Drives against oil hoarders alone will not work
We appreciate the government's ongoing drives against illegal hoarders who continue to sell edible oils at prices much higher than what's printed on the bottles. Reportedly, cooking oil almost disappeared from the retail shops across the country before Eid-ul-Fitr, even before the government hiked their prices. Having created an artificial crisis in the market, the hoarders then started selling the oils—bought way before the new prices were imposed—at much higher prices. This has created immense sufferings for the ordinary people who are already struggling to buy essential food items due to increased prices.
Amid such a situation, the government started drives against the hoarders, and between Monday and Thursday last week, seized over 6,34,000 litres of edible oil from warehouses and shops across the country. The Directorate of National Consumer Rights Protection (DNCRP), an agency of the commerce ministry which is conducting the drives, has also fined the hoarders for such illegal activities. While conducting such drives is no doubt important, the question remains as to whether this would be enough to stop the illegal hoarders and bring down prices in the retail market.
Reportedly, over the past year, the prices of edible oils have gone up eight times. And after the latest increase in prices, many consumers have turned to alternative sources such as mustard oil, as it is comparatively cheaper than soybean and other oils, given that mustard oil is produced locally with locally produced ingredients. But shockingly, the companies have now also increased the price of this oil to make extra profits. Reportedly, mustard oil prices of different brands have increased by Tk 70 to 80 per litre in the local market.
The situation is really concerning and the government must do everything to keep the cooking oil market stable. While the DNCRP must conduct regular drives in all districts of the country to prevent the hoarders from exploiting consumers, strict directives must be given to the companies producing oils to not increase prices at will violating the rules.

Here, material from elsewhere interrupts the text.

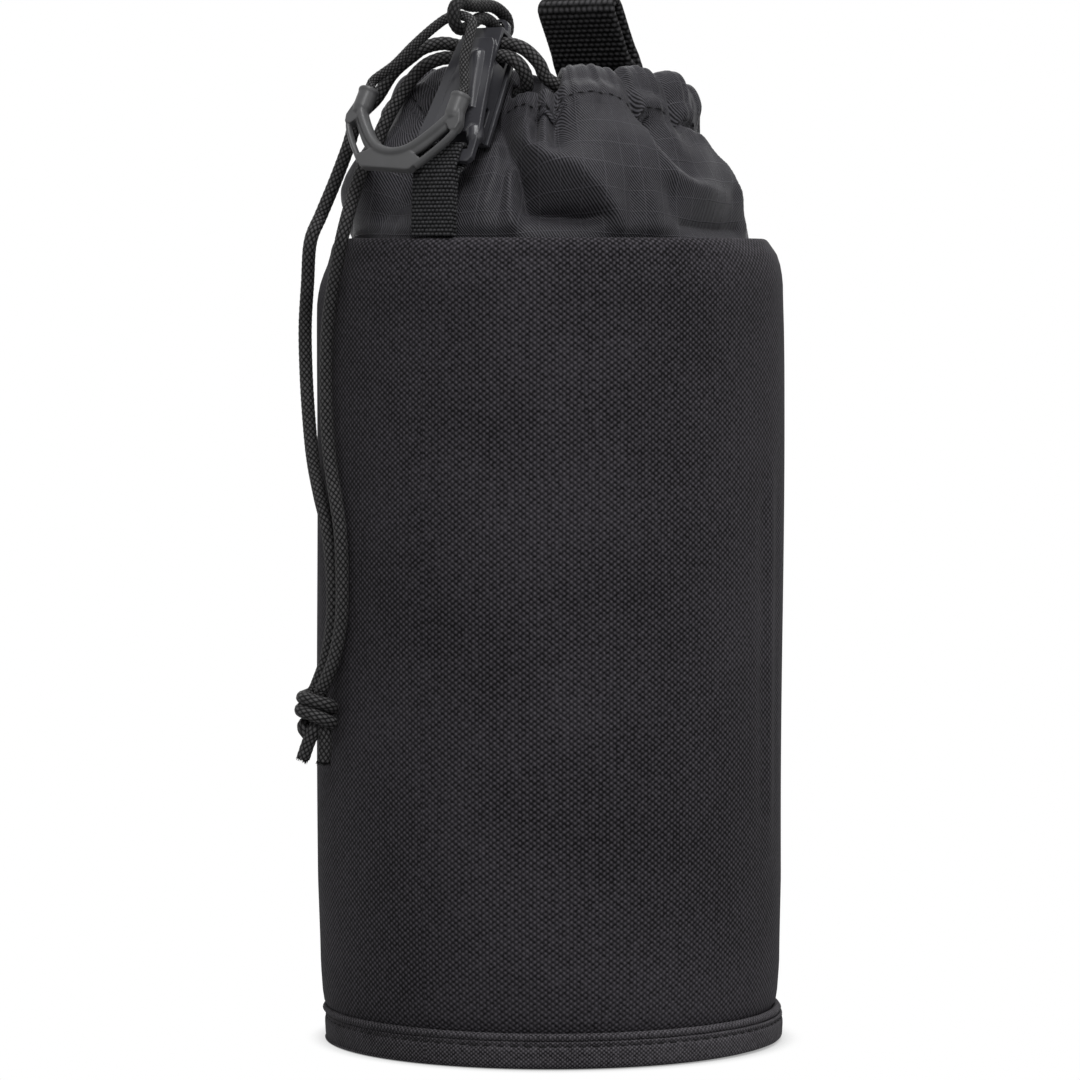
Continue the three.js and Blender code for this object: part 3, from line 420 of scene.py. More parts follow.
def ripstop(name, dark, light, roughness, square):
    """Light cloth with a fine twill and a raised thread every few millimetres both ways."""
    cloth = Recipe(name, light, roughness, Specular_IOR_Level=0.1, Sheen_Weight=0.04, Sheen_Roughness=0.5)
    u, v = cloth.cut_coordinates()
    lines = []
    for place in (u, v):
        wobble = cloth.sum("MULTIPLY_ADD", cloth.noise(120.0, 1.0), 0.35, place)
        near = cloth.sum("PINGPONG", wobble, square / 2)
        lines.append(cloth.sum("SUBTRACT", 1.0, cloth.sum("MINIMUM", cloth.sum("MULTIPLY", near, 5.5), 1.0)))
    grid = cloth.sum("MAXIMUM", *lines)
    twill = cloth.wave(cloth.sum("ADD", u, cloth.sum("MULTIPLY", v, 0.8)), TWILL)
    fine = cloth.sum("MULTIPLY_ADD", twill, 0.5, 0.5)
    tone = cloth.sum("MULTIPLY_ADD", cloth.noise(60.0, 3.0), 0.4, cloth.sum("MULTIPLY_ADD", fine, 1.1, -0.3))
    tone = cloth.sum("MULTIPLY_ADD", cloth.noise(1500.0), 0.5, cloth.sum("SUBTRACT", tone, 0.25))
    cloth.colour(cloth.sum("MULTIPLY_ADD", grid, 0.4, tone), dark, light)
    cloth.bump(fine, 0.05)
    cloth.bump(grid, 0.09)
    cloth.bump(cloth.noise(240.0, 3.0, 0.6), 0.25, 0.5)
    return cloth.material


def ribbed(name, dark, light, rib, depth, roughness):
    """Webbing: ribs across it, each broken into yarns that stand staggered from rib to rib."""
    cloth = Recipe(name, light, roughness, Specular_IOR_Level=0.06, Sheen_Weight=0.03, Sheen_Roughness=0.6)
    u, v = cloth.cut_coordinates()
    rows = cloth.sum("ABSOLUTE", cloth.wave(v, rib))
    step = cloth.sum("MULTIPLY", cloth.sum("FLOOR", cloth.sum("DIVIDE", v, rib)), rib * YARN / 2)
    yarns = cloth.sum("ABSOLUTE", cloth.wave(cloth.sum("ADD", u, step), rib * YARN))
    height = cloth.sum("MULTIPLY", rows, cloth.sum("MULTIPLY_ADD", yarns, 0.7, 0.3))
    fuzz = cloth.sum("MULTIPLY_ADD", cloth.noise(900.0), 0.7, -0.35)
    tone = cloth.sum("ADD", cloth.sum("POWER", height, 1.6), fuzz)
    cloth.colour(tone, dark, light)
    cloth.bump(height, depth)
    return cloth.material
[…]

Simultaneously, the government needs to identify the syndicates responsible for creating such artificial crises, and make sure the masterminds behind them are brought to book—as by the amount of hoarded oil that is being discovered, it is apparent that there is some sort of coordination going on between well-connected traders, dealers and importers, leading to this scenario. Additionally, the government should sell edible oils at subsidised prices to the poor through its open market sales (OMS) programmes, and look for alternative markets to buy the product from at cheaper prices.